Steamboat Pilot & Today sports reporter and photographer Joel Reichenberger can be reached at 871-4253 or jreichenberger@SteamboatToday.com.

Find more columns by Joel here.

— I wake up every day with the goal of not getting punched in the face. I almost always succeed.

But I may be pushing the envelope with the following statement: I like water skiing more than I like snow skiing.

I took to water skiing when I was young. My parents owned a ratty old boat, and they would drag me all across the lake behind it - at least whenever they weren't towing it to and from the repair shop or using skis to paddle its lifeless corpse to shore.

There was a nice-sized lake 5 miles from my house where we spent plenty of summer nights, but from my first pull - my mom in the water behind me, fruitlessly explaining not to stand up on my own and to let the boat do the work - I've been a ski snob.

The nearby lake often was shallow, usually windy and always stained with disgusting red-clay dirt. Lake of the Ozarks, a massive and winding lake in the central Missouri hills, however, was a different story. The water at Lake of the Ozarks was often perfect - smooth as glass. We had our favorite spots, and we still take an annual vacation there.

But my snobbery has even crept into that Eden. Many of our "secret" coves now are lined with homes and docks, and it can be as difficult to find smooth water in the Ozarks as it is to find fresh powder in Kansas.

I'm willing to work for it, however, and every time I return to the lake, I make sure to set the alarm clock, wake up with the sun and slide on my slalom ski before the lake's traffic can ruin my day.

To me, nothing compares to skiing on water so smooth you can see your reflection as though you were looking in a mirror. You cut through the wake and swing wide, tilting as hard and as far as nerves will allow, staying just ahead of the 15-yard plume your single ski cuts. The ski produces a light buzzing sound on the still water - like the sizzling of a steak or the tight whine of a sharp electric saw. It might as well be Mozart to the ears of any lake bum.

My restrictions and my current circumstances - I have no boat-owning friends within a 10-hour drive - limit me to just a few water skiing opportunities a year. But it's worth it, and I don't plan to lighten my rules.

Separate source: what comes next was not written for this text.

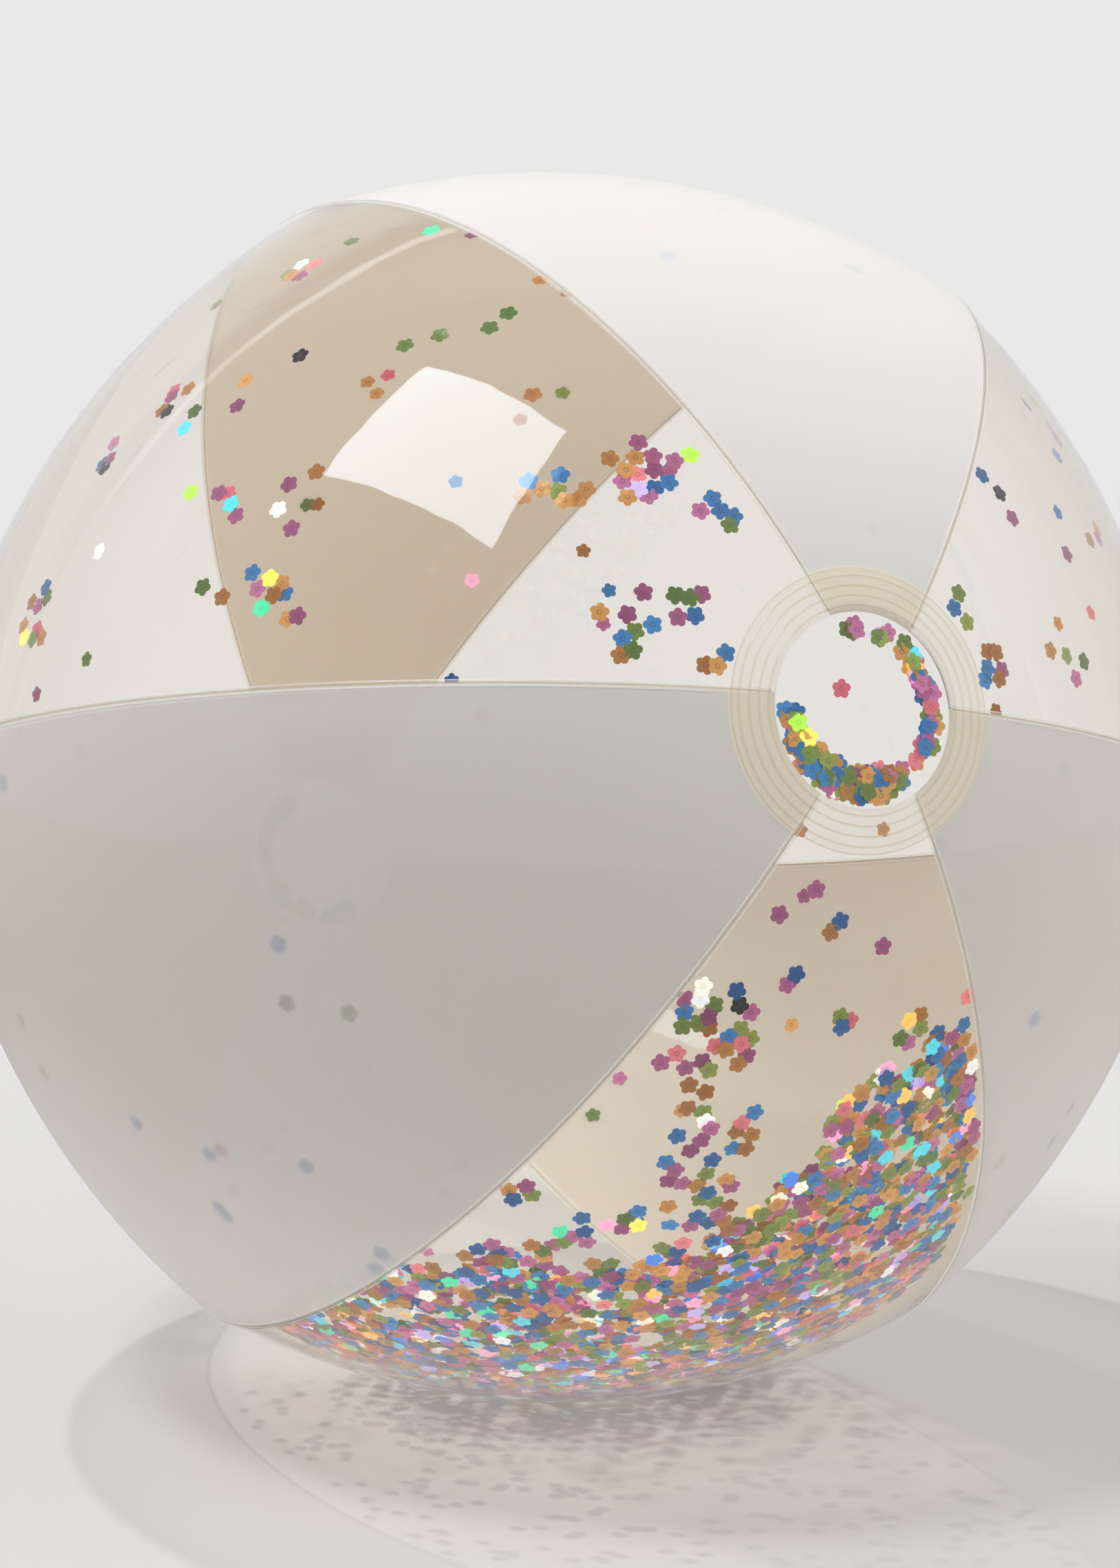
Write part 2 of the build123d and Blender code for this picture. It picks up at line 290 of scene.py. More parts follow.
def clear_film(name, tint, haze, roughness=0.02, inner=False):
    """Clear vinyl: it lets light straight through with a slight tint, and mirrors a little."""
    material, tree = new_material(name)
    graph = Graph(tree)
    position = object_position(graph)
    waves = graph.noise(38.0, 2.0, 0.4, position)
    normal = graph.bump(waves, 0.25, 0.0006)
    clouds = graph.noise(14.0, 3.0, 0.55, position)
    through = graph.node("ShaderNodeBsdfTransparent")
    facing = graph.node("ShaderNodeLayerWeight")
    facing.inputs["Blend"].default_value = 0.5
    edge = graph.math("POWER", facing.outputs["Facing"], 4.0)
    deeper = tuple(channel**3 for channel in tint[:3]) + (1.0,)
    graph.link(graph.colour(edge, tint, deeper), through.inputs["Color"])
    gloss = graph.node("ShaderNodeBsdfGlossy")
    graph.put(gloss, {"Color": (1, 1, 1, 1), "Roughness": roughness, "Normal": normal})
    body = through.outputs[0]
    if not inner:
        milk = graph.node("ShaderNodeBsdfDiffuse")
        milk.inputs["Color"].default_value = (0.9, 0.88, 0.85, 1)
        amount = graph.math("MULTIPLY_ADD", clouds, haze, haze * 0.5)
        body = graph.mix(amount, body, milk.outputs[0])
    graph.finish(graph.mix(film_gloss(graph, normal), body, gloss.outputs[0]))
    return material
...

I am not, however, a snow ski snob. And I'm intent on proving that during the next month.

I've heard some call opening-weekend skiers "nerds." I know some who refuse to even think of skiing until late December.

As for me, I am writing this column Friday so I can hit the road Saturday for my first trip of the year, traveling to join what I can only imagine is far too many people trying to make the best of far too little snow at Copper Mountain.

I'm OK with it. Black eye or not, I save my snobbery for other things.